Posted: Monday, May 22, 2006 8:39:32 AM
And just one more thing to add. I have no problem with people not respecting me as one person posted. That is simply not true. I am a good person who respects others and therefore recieves respect in return. I was already a part of the Paul Mitchell Mentor program which meant I have been guiding Future Professionals already for quite some time before I was hired. They love coming to me because they know the information is fresh in my mind and they also know that I am real with them. If there is something I do not know, or have yet to experience, I tell the the truth and we find out together. No hair stylist knows everything. We are all in a constant state of learning. I am passing on a Paul Mitchell system. I have been trained in a Paul Mitchell academy as well as advanced academy. That is what I was hired to do. I was not hired to teach anything but that system. We have a program in Paul Mitchell which students enter in their last 500 hours of training. That is where they really start to learn what it is like to be in a true salon environment since that part of the school is run like an actual salon. I do not teach Phase II because I do not have that salon experience. I teach them the CORE principles of Paul Mitchell. People were bashing when they apparently did not understand how a JPMS works. Also, I am now working in a salon as well as teaching. It is sad people just assumed I would never go into a salon when of course I would. I love doing hair! I said that in my first post. I could never be satisfied unless I was also getting to work on clients, not just teaching future professionals! Anywho, gotta run! Have a great day everyone!

Posts: 28

It's is not about respect...
Posted: Monday, May 22, 2006 12:03:40 PM

I went to a Paul Mitchell school, and had great respect for the educators. I also had one of them mess up my color....horrible...bleeds everwhere. I found out later that the "instructor" had only had her license for 6 months.

My point is, why should they take you seriously. Say you have a mess up, even with all of that JPMS training, would you be confident enough to fix it?  These are things that you only learn through experience in the salon.

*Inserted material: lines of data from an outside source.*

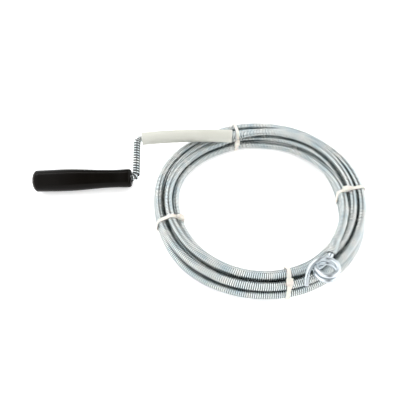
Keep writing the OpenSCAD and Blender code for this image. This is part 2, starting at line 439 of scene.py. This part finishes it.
def bump(tree, shader, height, strength, distance):
    """Surface relief from a height, up to a distance in metres."""
    node = tree.nodes.new("ShaderNodeBump")
    node.inputs["Strength"].default_value = strength
    node.inputs["Distance"].default_value = distance
    tree.links.new(height, node.inputs["Height"])
    tree.links.new(node.outputs["Normal"], shader.inputs["Normal"])


def steel_material(name, dark, light, rough):
    """Bright steel: patchy tone, fine drawing marks and a roughness that varies with them."""
    material, tree, shader = new_material(name)
    patches = object_noise(tree, 90, 5)
    grain = object_noise(tree, 1500, 3)
    tree.links.new(ramp(tree, patches, [(0.3, dark), (0.7, light)]), shader.inputs["Base Color"])
    tree.links.new(spread(tree, patches, rough[0], rough[1]), shader.inputs["Roughness"])
    bump(tree, shader, grain, 0.25, 0.00004)
    shader.inputs["Metallic"].default_value = 1.0
    return material


def plastic_material(name, dark, light, rough, bump_scale, bump_strength, **settings):
    """Moulded plastic: slight tone shifts, and a fine orange-peel surface."""
    material, tree, shader = new_material(name)
    patches = object_noise(tree, 40, 3)
    peel = object_noise(tree, bump_scale, 2)
    tree.links.new(ramp(tree, patches, [(0.3, dark), (0.7, light)]), shader.inputs["Base Color"])
    tree.links.new(spread(tree, peel, rough[0], rough[1]), shader.inputs["Roughness"])
    bump(tree, shader, peel, bump_strength, 0.0001)
    for socket, value in settings.items():
        shader.inputs[socket.replace("_", " ")].default_value = value
    return material


def wound_material(name, dark, light, groove_shade, rough):
    """Bright steel wire, with painted shade where one turn touches the next."""
    material, tree, shader = new_material(name)
    patches = object_noise(tree, 70, 5)
    grain = object_noise(tree, 1500, 3)
    steel = ramp(tree, patches, [(0.3, dark), (0.7, light)])
    # Painted shade: the dark colour covers the wire where its crown falls off towards the next turn.
    crown = tree.nodes.new("ShaderNodeAttribute")
    crown.attribute_name = "crown"
    painted_shade_mask = tree.nodes.new("ShaderNodeMapRange")
    painted_shade_mask.interpolation_type = "SMOOTHSTEP"
    painted_shade_mask.inputs["From Min"].default_value = 0.3
    painted_shade_mask.inputs["From Max"].default_value = 0.93
    tree.links.new(crown.outputs["Fac"], painted_shade_mask.inputs["Value"])
    mix = tree.nodes.new("ShaderNodeMix")
    mix.data_type = "RGBA"
    mix.inputs["A"].default_value = (*groove_shade, 1)
    tree.links.new(painted_shade_mask.outputs["Result"], mix.inputs["Factor"])
    tree.links.new(steel, mix.inputs["B"])
    tree.links.new(mix.outputs["Result"], shader.inputs["Base Color"])
    tree.links.new(spread(tree, patches, rough[0], rough[1]), shader.inputs["Roughness"])
    bump(tree, shader, grain, 0.2, 0.00004)
    shader.inputs["Metallic"].default_value = 1.0
    return material


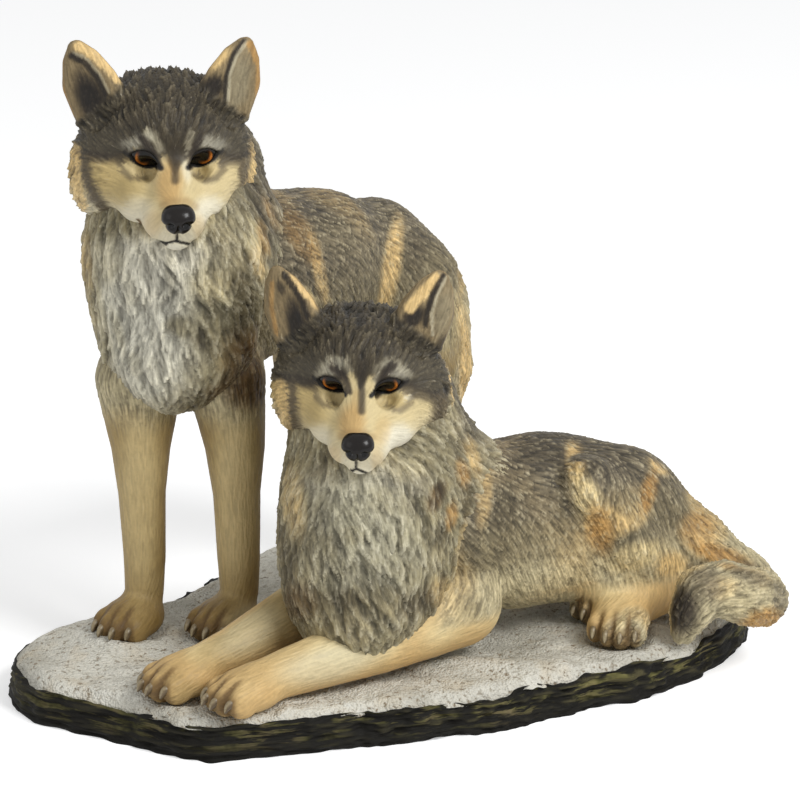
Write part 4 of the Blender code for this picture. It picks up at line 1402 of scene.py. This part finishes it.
def toe_lines(colour, points, seat, paws, paints):
    """Brown painted into the clefts between the toes and round the claws."""
    q = seat.own(points)
    for place, heading in paws:
        own = (q - (*place[:2], 0)) @ turned(heading)
        ahead = ease(2.0, 6.0, own[:, 0]) * ease(15, 13, own[:, 0]) * ease(12.5, 9, q[:, 2])
        for gap in (-4.4, 0.0, 4.4):
            line = 1 - ease(0.25, 1.3, np.abs(own[:, 1] - gap * (0.8 + 0.02 * own[:, 0])))
            colour = washed(colour, paints.umber, line * ahead * 0.75)
        for p, w in TOES:
            nail = np.linalg.norm(own[:, :2] - (p + 4.8, w), axis=1)
            colour = washed(colour, paints.umber, (1 - ease(1.4, 2.6, nail)) * ease(9, 6, q[:, 2]) * 0.55)
    return colour


def standing_leg_share(q):
    """1 on the legs below the trunk, and 0 on the tail."""
    return ease(80, 66, q[:, 2]) * (1 - standing_tail_share(q))


def standing_tail_share(q):
    """1 on the tail, behind the rump and clear of the hind feet."""
    return ease(-109, -114, q[:, 0]) * ease(22, 40, q[:, 2] + 0.6 * (-108 - q[:, 0]))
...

I am sure you can learn them along the way in your comfy teaching career, but is it really fair to the other students who are looking to you to teach them?


Posts: 1280
Platinum Member

Posted: Monday, May 22, 2006 8:37:12 PM
Cindy- Why thank you.  That is sometimes my problem as well, I tend to look at things from all sides, even things that probaly should be black and white.
I am not to familliar with the Schools myself, I just garnered from what I have seen on DVD's and the like, and the chat you held with Winn Claybaugh. It was as if they had there own language.  I was quite impressed with Winn though, he's the only person I ever saw stay on a chat even when it was scheduled as over.  He was on even after you had left, and several people left before he did.  Seems like a pretty good person. 
I guess judging by Cutting4kicks post that I was correct though,lol.
Cutting4kicks- congrats again.  I'm glad that I got that pretty right on target.  I have to say that most of what you said seemed pretty good. 
In my personal oppinion though, once again playing Devils advocate (don't be offended, I do that) I am a bit concerned about a couple things you have posted.
The homegrown thing does sound a bit cultish.  The name and even the concept (I could picture a cult calling there born in members that, as opposed to the senior members who still had the worlds conditioning on them)  Just my oppinion, not to offend you.  While I suppose I understand the reasoning, you have not learned anyone elses bad habits yet, I find it best to be well rounded in hair culture, and then pick your favorite as you get older.  I also understand that a PM school would teach students there way, but I still think that they should be exposed to other ways, even briefly, as they may not work for a PM salon.
Also I understand that you have a very advanced on the floor program (and I think this is wonderfull.)  But you cannot compare even the busiest school floor to a salon.  It's just a whole different ball game.  I think that's why alot of your top educators have you assist after school, to get you acclamaited to salon life.
Also that is wonderful that you want to be an educator, but I would assume that a lot of cosmetology students want to be hairdressers.  And no matter how small your class size is, if that's fifteen students that want to be hairdressers that that's a fair sized number. 
However that's all I'm going to assume.  Perhaps you teach newer students, perhaps the areas you teach are limited.
I do agree with the system as far as calling teachers 'Learning Leaders'  When I went to school we had to call all of our teacher Miss or Mister and it was a bit silly.  One often felt like they were in grade school, and some of the kids acted accordingly.
As far as respect goes, I can't find who posted that.  I in some ways think you might get more respect, meaning I often have seen that eighteen year olds will act up a bit in front of people in there thirties, yet if they have some young cool teacher, they won't want to act up because they will feel like a dork.
Just good luck, be careful.  I think it's wonderfull that you are doing work in the salon, and I would keep that up.  Salon experiance is so important.

Posts: 27

Posted: Monday, May 22, 2006 11:09:58 PM

just remember this

the more you know,

the more you know what you don't know

Posts: 13

i went to paul mitchell the school
Posted: Sunday, August 20, 2006 9:08:59 PM

i graduated from Paul Mitchell the school in Costa Mesa, CA, a few years back.  i paid a ton of money to go there, now they charge even more.  while i was fairly fortunate to have educators that had actually been in salons for years, i know that they started training some students right after they graduated to go into education at the school. our class thought it was kind of funny that students graduating a few classes before us were going to be teachers.   

i agree with the posts above that teachers should have actual salon experience.  after school i became an assistant and now am doing color at an awesome salon. i loved my beauty school and had an amazing experience, however, i would advise anyone attending any beauty school to inquire about the instructors backgrounds, work experience, etc.  its amazing how much you learn when you actually work in a salon!